- _INFORMATION PROVIDED_
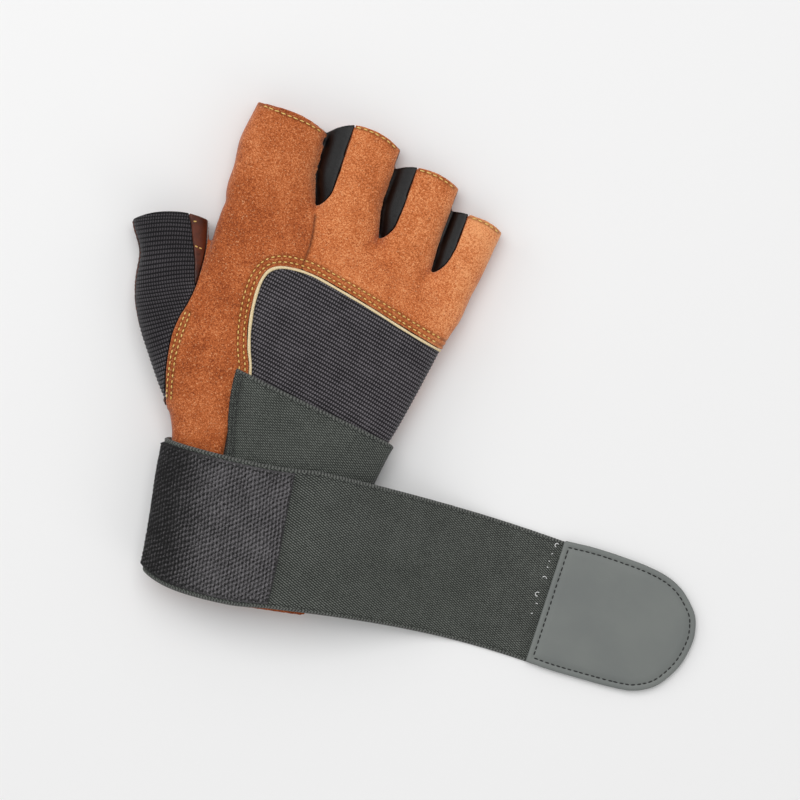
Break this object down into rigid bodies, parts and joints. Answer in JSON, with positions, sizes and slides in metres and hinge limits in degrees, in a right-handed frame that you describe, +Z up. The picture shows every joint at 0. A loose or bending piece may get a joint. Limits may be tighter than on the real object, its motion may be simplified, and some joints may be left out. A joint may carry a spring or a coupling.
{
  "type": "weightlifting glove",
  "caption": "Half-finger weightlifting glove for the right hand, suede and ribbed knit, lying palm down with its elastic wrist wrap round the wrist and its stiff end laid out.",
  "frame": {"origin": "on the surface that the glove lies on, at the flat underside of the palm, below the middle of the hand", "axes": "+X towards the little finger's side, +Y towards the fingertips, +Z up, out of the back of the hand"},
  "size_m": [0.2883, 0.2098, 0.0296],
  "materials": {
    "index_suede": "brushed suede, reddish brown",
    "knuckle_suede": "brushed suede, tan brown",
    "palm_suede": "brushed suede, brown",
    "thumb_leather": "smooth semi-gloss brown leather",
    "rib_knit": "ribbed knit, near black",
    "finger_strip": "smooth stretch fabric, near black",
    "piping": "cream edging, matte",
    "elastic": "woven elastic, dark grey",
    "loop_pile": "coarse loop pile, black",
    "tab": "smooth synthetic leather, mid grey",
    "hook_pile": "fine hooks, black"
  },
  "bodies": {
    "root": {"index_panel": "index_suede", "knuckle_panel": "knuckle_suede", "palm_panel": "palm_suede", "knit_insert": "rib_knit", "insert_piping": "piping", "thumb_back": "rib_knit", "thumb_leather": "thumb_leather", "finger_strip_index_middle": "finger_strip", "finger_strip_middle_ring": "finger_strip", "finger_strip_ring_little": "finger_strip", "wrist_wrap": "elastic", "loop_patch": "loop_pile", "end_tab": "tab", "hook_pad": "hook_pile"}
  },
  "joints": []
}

- _CHALLENGE_
Please reproduce every line of the material word for word.

- _RESPONSE TO THE TASK_
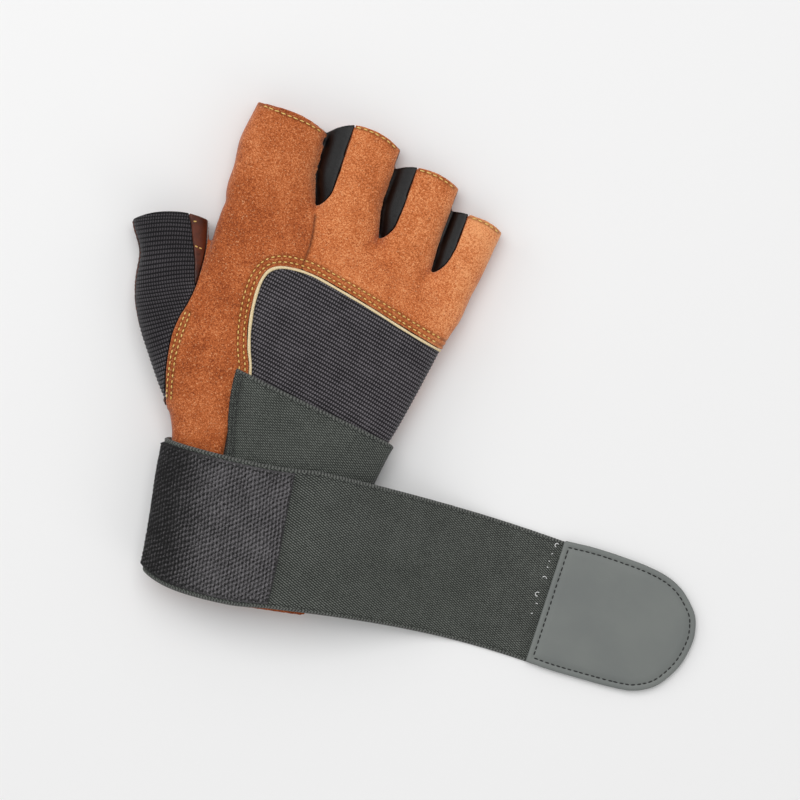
Break this object down into rigid bodies, parts and joints. Answer in JSON, with positions, sizes and slides in metres and hinge limits in degrees, in a right-handed frame that you describe, +Z up. The picture shows every joint at 0. A loose or bending piece may get a joint. Limits may be tighter than on the real object, its motion may be simplified, and some joints may be left out. A joint may carry a spring or a coupling.
{
  "type": "weightlifting glove",
  "caption": "Half-finger weightlifting glove for the right hand, suede and ribbed knit, lying palm down with its elastic wrist wrap round the wrist and its stiff end laid out.",
  "frame": {"origin": "on the surface that the glove lies on, at the flat underside of the palm, below the middle of the hand", "axes": "+X towards the little finger's side, +Y towards the fingertips, +Z up, out of the back of the hand"},
  "size_m": [0.2883, 0.2098, 0.0296],
  "materials": {
    "index_suede": "brushed suede, reddish brown",
    "knuckle_suede": "brushed suede, tan brown",
    "palm_suede": "brushed suede, brown",
    "thumb_leather": "smooth semi-gloss brown leather",
    "rib_knit": "ribbed knit, near black",
    "finger_strip": "smooth stretch fabric, near black",
    "piping": "cream edging, matte",
    "elastic": "woven elastic, dark grey",
    "loop_pile": "coarse loop pile, black",
    "tab": "smooth synthetic leather, mid grey",
    "hook_pile": "fine hooks, black"
  },
  "bodies": {
    "root": {"index_panel": "index_suede", "knuckle_panel": "knuckle_suede", "palm_panel": "palm_suede", "knit_insert": "rib_knit", "insert_piping": "piping", "thumb_back": "rib_knit", "thumb_leather": "thumb_leather", "finger_strip_index_middle": "finger_strip", "finger_strip_middle_ring": "finger_strip", "finger_strip_ring_little": "finger_strip", "wrist_wrap": "elastic", "loop_patch": "loop_pile", "end_tab": "tab", "hook_pad": "hook_pile"}
  },
  "joints": []
}